Porażka Arsenalu w ligowym meczu z Manchester United była oczekiwana, ale jednak, jej rozmiary (8:2) dosyć zaskakujące.
MU wygrał jednak zupełnie zasłużenie, deklasując mocno nieporadny zespół Gunners.
Wojciech Szczęsny piłkę wyciągał z siatki 8 razy i jakkolwiek mógł się być może nieco lepiej zachować przy kilku bramkach, to przede wszystkim porażka obciąża konta obrońców.
Tuż po meczu, znany brytyjski dziennikarz i juror z America got talent - Piers Morgan - zagorzały kibic Arsenalu stwierdził, że był mocno zażenowany postawą Arsenalu podczas meczu.
Powiedział też, że uważą, iż Arsene Wenger - twórca największych sukcesów klubu w historii powinien złożyć dzisiaj rezygnację. Nie jest bowiem w stanie niczego zmienić.
Faktycznie, dla Arsenalu sukcesy to już jedynie historia. Od szeregu lat (siedmiu?) stara się ten klub osiągnąć cokolwiek, wygrać w jakichkolwiek rozgrywkach i wciąż bez sukcesu.
Obrona grała już mocno niepewnie przez cały ubiegły ligowy sezon. Dzięki niej zespół nie wygrał wielu meczów, które wygrać był powinien. W ciągu przerwy wakacyjnej wszystkie czołowe zespoły ligi zdecydowały się na znaczene wzmocnienia.
Jeden Arsenal - nie. Pozbyto się kilku podstawowych zawodników a kupiono znowu młodzież. Być może dobrze rokującą, ale jednak niedoświadczoną. Strata Fabregasa i Nasriego nie została w żaden sposób "załatana". O odejściiu Fabregasa tego lata wiadomo było już od roku.
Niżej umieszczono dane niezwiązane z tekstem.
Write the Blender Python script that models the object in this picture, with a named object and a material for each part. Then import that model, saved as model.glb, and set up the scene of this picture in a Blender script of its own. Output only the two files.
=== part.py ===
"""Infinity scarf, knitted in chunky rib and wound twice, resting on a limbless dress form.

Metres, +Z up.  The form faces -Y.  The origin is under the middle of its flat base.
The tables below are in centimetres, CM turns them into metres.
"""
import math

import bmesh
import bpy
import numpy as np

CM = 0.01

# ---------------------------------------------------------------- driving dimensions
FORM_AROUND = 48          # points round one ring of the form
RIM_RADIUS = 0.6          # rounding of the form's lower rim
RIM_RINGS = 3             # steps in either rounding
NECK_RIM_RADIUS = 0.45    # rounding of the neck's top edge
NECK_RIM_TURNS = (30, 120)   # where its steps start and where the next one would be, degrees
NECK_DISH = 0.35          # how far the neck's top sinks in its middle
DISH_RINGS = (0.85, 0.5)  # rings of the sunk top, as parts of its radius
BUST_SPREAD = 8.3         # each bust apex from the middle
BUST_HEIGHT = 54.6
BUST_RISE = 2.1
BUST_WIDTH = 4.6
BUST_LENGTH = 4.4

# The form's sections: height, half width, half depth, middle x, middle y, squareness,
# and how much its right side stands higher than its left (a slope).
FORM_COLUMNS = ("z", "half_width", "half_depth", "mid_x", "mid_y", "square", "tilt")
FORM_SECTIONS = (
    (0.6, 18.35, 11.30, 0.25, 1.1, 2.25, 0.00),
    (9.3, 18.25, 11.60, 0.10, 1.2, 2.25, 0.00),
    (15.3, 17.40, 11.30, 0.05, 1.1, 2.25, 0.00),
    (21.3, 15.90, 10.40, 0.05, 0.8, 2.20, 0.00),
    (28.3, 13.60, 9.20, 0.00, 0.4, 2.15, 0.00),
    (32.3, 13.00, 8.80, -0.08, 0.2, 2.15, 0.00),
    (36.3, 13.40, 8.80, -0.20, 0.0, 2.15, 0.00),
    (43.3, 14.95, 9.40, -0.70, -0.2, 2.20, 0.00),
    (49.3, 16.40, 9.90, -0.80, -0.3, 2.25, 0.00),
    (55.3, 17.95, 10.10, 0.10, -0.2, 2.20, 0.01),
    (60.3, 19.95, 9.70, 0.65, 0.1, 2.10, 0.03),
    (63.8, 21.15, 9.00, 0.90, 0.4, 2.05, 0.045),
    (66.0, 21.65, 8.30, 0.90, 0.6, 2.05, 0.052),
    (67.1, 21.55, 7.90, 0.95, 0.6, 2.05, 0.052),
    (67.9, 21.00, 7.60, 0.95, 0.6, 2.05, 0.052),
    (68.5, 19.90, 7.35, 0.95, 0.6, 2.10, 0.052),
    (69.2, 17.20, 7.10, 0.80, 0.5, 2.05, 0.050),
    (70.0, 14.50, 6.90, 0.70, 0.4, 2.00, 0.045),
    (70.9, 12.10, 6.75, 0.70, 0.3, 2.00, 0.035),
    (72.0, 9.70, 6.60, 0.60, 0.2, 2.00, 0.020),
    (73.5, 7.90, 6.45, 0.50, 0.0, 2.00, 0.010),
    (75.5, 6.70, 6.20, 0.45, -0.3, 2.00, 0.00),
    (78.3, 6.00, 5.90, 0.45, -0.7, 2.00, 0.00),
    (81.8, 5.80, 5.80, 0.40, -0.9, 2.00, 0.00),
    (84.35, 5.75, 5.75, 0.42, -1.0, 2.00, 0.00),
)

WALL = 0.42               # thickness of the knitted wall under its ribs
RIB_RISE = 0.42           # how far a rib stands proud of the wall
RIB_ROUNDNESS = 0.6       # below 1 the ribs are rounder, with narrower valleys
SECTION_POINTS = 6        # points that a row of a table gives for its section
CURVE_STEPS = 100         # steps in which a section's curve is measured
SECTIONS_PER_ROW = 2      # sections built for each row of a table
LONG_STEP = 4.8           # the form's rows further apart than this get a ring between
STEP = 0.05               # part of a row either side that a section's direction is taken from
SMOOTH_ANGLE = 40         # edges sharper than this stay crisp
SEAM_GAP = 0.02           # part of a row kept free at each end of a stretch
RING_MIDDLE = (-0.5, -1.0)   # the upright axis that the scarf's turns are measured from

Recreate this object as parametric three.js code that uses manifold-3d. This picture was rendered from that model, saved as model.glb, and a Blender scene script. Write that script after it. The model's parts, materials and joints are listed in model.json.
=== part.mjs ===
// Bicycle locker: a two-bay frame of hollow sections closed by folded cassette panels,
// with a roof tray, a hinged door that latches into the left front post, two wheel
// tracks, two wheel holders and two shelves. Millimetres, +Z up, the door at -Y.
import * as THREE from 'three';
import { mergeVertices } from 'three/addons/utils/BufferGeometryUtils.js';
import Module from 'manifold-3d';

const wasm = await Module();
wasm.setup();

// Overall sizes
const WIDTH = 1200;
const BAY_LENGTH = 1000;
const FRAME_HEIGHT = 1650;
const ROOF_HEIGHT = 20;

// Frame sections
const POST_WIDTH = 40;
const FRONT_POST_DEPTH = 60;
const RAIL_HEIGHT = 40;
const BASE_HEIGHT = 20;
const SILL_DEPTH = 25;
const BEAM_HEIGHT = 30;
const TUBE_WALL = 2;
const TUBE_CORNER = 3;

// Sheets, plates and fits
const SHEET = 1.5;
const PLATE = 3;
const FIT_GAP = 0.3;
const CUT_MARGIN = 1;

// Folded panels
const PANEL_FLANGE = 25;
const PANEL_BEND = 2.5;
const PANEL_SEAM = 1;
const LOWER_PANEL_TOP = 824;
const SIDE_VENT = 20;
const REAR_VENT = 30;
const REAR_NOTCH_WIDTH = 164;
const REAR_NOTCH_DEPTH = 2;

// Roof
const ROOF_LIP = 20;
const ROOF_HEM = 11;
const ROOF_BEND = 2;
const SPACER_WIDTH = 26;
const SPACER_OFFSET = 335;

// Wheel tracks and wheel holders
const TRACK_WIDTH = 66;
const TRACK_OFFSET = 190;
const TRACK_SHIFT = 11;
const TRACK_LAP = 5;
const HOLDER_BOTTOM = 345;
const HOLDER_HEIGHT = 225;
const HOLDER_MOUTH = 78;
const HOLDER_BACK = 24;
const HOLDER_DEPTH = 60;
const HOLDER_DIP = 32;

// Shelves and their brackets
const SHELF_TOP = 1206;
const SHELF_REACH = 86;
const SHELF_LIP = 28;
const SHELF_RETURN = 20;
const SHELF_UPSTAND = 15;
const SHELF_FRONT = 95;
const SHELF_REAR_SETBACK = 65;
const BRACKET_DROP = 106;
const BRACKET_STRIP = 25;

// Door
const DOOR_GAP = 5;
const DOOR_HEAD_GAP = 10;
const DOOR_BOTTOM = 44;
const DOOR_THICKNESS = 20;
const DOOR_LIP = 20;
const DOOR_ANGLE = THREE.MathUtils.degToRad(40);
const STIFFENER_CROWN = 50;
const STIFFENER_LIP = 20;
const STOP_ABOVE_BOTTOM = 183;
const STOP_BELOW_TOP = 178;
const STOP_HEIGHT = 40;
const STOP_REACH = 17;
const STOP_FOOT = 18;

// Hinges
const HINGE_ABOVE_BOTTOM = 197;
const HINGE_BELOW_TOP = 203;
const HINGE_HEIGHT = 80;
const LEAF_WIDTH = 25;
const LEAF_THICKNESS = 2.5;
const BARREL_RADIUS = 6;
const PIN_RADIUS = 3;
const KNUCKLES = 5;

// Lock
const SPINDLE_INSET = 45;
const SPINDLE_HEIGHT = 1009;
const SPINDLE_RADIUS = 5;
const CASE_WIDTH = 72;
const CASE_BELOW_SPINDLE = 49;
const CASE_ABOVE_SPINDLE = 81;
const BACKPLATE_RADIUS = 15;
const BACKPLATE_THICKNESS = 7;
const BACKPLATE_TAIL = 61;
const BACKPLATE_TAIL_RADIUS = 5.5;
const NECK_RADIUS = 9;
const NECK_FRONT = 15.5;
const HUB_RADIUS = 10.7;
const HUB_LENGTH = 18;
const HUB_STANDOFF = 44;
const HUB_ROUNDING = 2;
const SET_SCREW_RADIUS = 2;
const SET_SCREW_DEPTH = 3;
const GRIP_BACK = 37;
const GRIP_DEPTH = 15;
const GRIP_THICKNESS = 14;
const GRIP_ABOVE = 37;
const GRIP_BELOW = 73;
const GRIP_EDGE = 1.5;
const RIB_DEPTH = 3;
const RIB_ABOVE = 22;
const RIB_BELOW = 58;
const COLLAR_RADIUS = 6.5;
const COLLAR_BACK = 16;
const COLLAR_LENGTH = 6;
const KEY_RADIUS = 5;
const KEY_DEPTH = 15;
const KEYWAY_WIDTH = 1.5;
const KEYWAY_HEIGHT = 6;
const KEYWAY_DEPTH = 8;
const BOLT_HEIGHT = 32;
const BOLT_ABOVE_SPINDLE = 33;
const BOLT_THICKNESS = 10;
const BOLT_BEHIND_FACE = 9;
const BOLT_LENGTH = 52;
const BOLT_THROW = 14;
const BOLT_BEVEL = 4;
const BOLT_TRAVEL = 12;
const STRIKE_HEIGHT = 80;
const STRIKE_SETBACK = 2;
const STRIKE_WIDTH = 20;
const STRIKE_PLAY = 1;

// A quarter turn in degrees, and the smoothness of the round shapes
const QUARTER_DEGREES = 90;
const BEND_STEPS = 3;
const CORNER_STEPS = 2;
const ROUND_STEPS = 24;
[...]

Nie zrobiono nic by znaleźć nawet namiastkę następcy kapitana i mózgu drużyny.
Odeszli Nasri, który miał świetny ostatni sezon oraz Clichy, który był także podstawowym zawodnikiem w większości meczów.
Gervinho i Frimpong pokazali się z dobrej strony, ale... każdy zapracował na czerwoną kartkę już na samym początku sezonu. To po prostu brak doświadczenia.
MU potrafił zmieszać młodość z doświadczeniem i efekty tego wydają się świetne.
Arsene nie umie już podejmować ważnych decyzji - mógł kupić Juana Matę - czekał zbyt długo i w efekcie zawodnik ów gra w Chelsey.
Wenger zrobił bardzo dużo dla zespołu ale chyba jego czas się już skończył. Problem jednak w tym, że zespół nadal potrzebuje w praktyce 4 dobrej klasy obrońców, dwóch "robiących grę" dobrej klasy pomocników i światowej klasy napastnika.
Okno transferowe zamyka się za 3 dni. To za mało czasu by czegokolwiek dokonać, czy to z Wengerem jako szefem czy - tym bardziej bez niego.
Wydaje się więc, że Arsenal sezon ma z głowy. Będzie prawdopodobnie grać niczym Liverpool rok temu.
Czołówka tabeli zaś to prawie na pewno: MU, Chelsey, MC i Liverpool.
Arsenal w najlepszym wypadku będzie się starać o miejsce w Europa League i walczyć o nie z Totenhamem.
Być może wyjdzie w tym roku z fazy grupowej Champions League, ale na tym pewnie zakończy tegoroczne rozgrywki.
Wenger być moze powinien zostać do zimy, ale tylko i wyłącznie dlatego, ze zostało tylko 3 dni na zmiany w składzie. To zbyt krótko by nowy trener miał szanse cokolwiek zdziałać.
Zimą więc Arsene powinien pożegnać się z klubem, ten zaś musi znaleźć kogoś młodszego i z nieco innym nastawieniem na tegoż przyszłość.